We are naturally biased toward smaller, immediate rewards over larger, delayed ones. It's why we buy a $7 latte today instead of having $1,000 extra in retirement.

The Trap: Your "Present Self" is a different person to your brain than your "Future Self."

The Fix: Use Visioning. Look at photos of your desired retirement lifestyle or your older self. Studies show that people who "visit" their future selves are more likely to save.


5. Confirmation Bias: The Echo Chamber of Bad Investing

We seek out information that confirms what we already believe and ignore everything else.

The Trap: You buy a specific crypto coin. You only read the "to the moon" subreddits.
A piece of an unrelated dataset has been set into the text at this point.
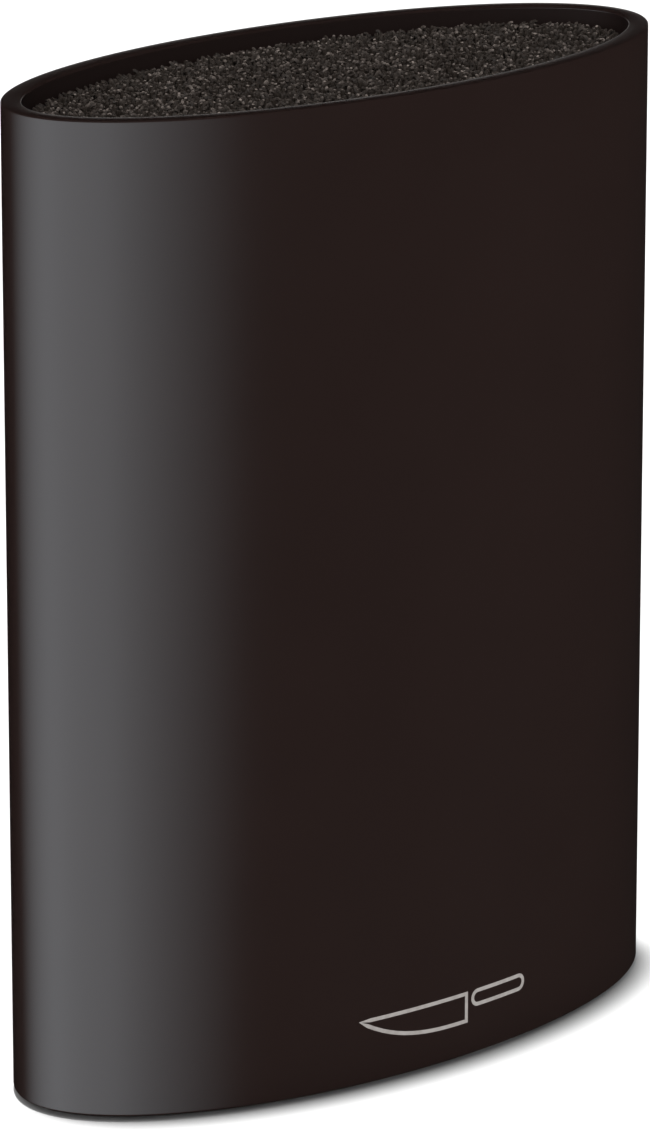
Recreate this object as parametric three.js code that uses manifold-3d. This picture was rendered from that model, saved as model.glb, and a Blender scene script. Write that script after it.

You ignore the warnings about the project's technical flaws until it hits zero.

The Fix: Seek out the "Anti-Thesis." Before making a major investment, spend 30 minutes reading the best arguments AGAINST it.


6. The Endowment Effect: Overvaluing What We Own

We think our house, our car, or our stocks are worth more simply because they belong to us.

The Trap: Holding onto a losing investment because "it's mine" and you don't want to admit you made a mistake.

The Fix: The "Clean Slate" Test.

"If I didn't own this stock today, would I buy it at its current price?"

If the answer is no, sell it.


7. Social Proof: The "Joneses" Are Actually Broke

We look to others to determine "correct" behavior. If all your friends are buying luxury SUVs on 7-year loans, your brain tells you that's the "normal" thing to do.

The Trap: Building a life you can't afford to impress people you don't even like.

The Fix: Surround yourself with a different Social Proof. Join communities (like Unstory) that celebrate high savings rates and financial independence instead of flashy consumption.


Conclusion: Rewiring Your Wealth Brain

You cannot delete these biases—they are part of the human operating system. But you can build safeguards.

  1. Automate everything: Remove your brain from the monthly loop.
  2. Wait 48 hours: Never make a purchase over $100 in the moment.
  3. Track Worth, not Balance: Focus on the growth of your total assets, not just the money in your wallet.

Financial freedom is a mental game. When you master your mind, you master your money. This is the Unstory of your psychological wealth.